Given material>

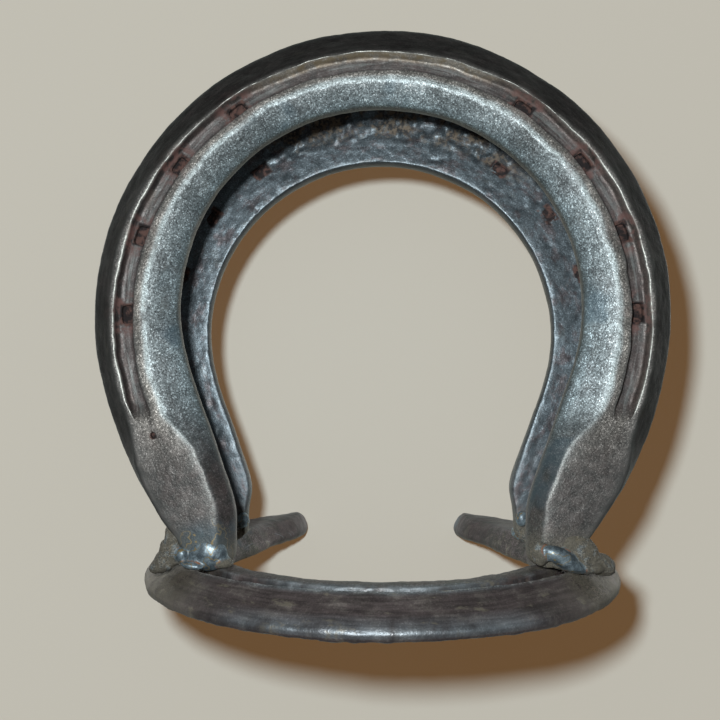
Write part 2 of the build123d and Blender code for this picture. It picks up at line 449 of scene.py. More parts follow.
def zones_of(shoe, shape):
    """For each named stretch of the section, how much every point belongs to it."""
    zones = {}
    for name, first in FIRST_ROW.items():
        mark = np.zeros(shape)
        mark[:, first:first + ROWS[name] + 1] = 1
        zones[name] = spread(mark, 2)
    zones["level"] = np.clip(zones["floor"] + zones["outer_wall"] + zones["inner_wall"], 0, 1)
    zones["fuller"] = zones["level"] * shoe["groove"][:, None]
    return zones


def bench_points(shoe):
    """The grid as points on the bench, with the ends of the heels rounded."""
    grid = shoe["grid"]
    flat = shoe["outer"][:, None, :] + shoe["across"][:, None, :] * grid[:, :, :1]
    gone = np.maximum(shoe["bar"].max() - np.abs(shoe["bar"]), 0)
    nose, blunt = shoe["nose"]
    round_off = np.sqrt(1 - (1 - np.minimum(gone / nose, 1)) ** 2)
    squeeze = (blunt + (1 - blunt) * round_off)[:, None]
    height = THICK / 2 + (grid[:, :, 1] - THICK / 2) * squeeze
    return np.concatenate([flat, height[:, :, None]], axis=2)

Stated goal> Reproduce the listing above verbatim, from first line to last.

Exercise response>
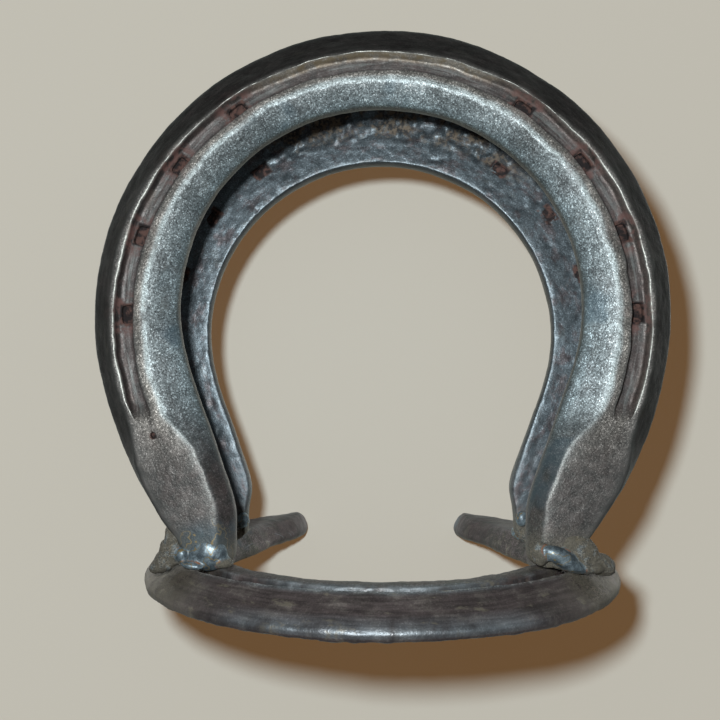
Write part 2 of the build123d and Blender code for this picture. It picks up at line 449 of scene.py. More parts follow.
def zones_of(shoe, shape):
    """For each named stretch of the section, how much every point belongs to it."""
    zones = {}
    for name, first in FIRST_ROW.items():
        mark = np.zeros(shape)
        mark[:, first:first + ROWS[name] + 1] = 1
        zones[name] = spread(mark, 2)
    zones["level"] = np.clip(zones["floor"] + zones["outer_wall"] + zones["inner_wall"], 0, 1)
    zones["fuller"] = zones["level"] * shoe["groove"][:, None]
    return zones


def bench_points(shoe):
    """The grid as points on the bench, with the ends of the heels rounded."""
    grid = shoe["grid"]
    flat = shoe["outer"][:, None, :] + shoe["across"][:, None, :] * grid[:, :, :1]
    gone = np.maximum(shoe["bar"].max() - np.abs(shoe["bar"]), 0)
    nose, blunt = shoe["nose"]
    round_off = np.sqrt(1 - (1 - np.minimum(gone / nose, 1)) ** 2)
    squeeze = (blunt + (1 - blunt) * round_off)[:, None]
    height = THICK / 2 + (grid[:, :, 1] - THICK / 2) * squeeze
    return np.concatenate([flat, height[:, :, None]], axis=2)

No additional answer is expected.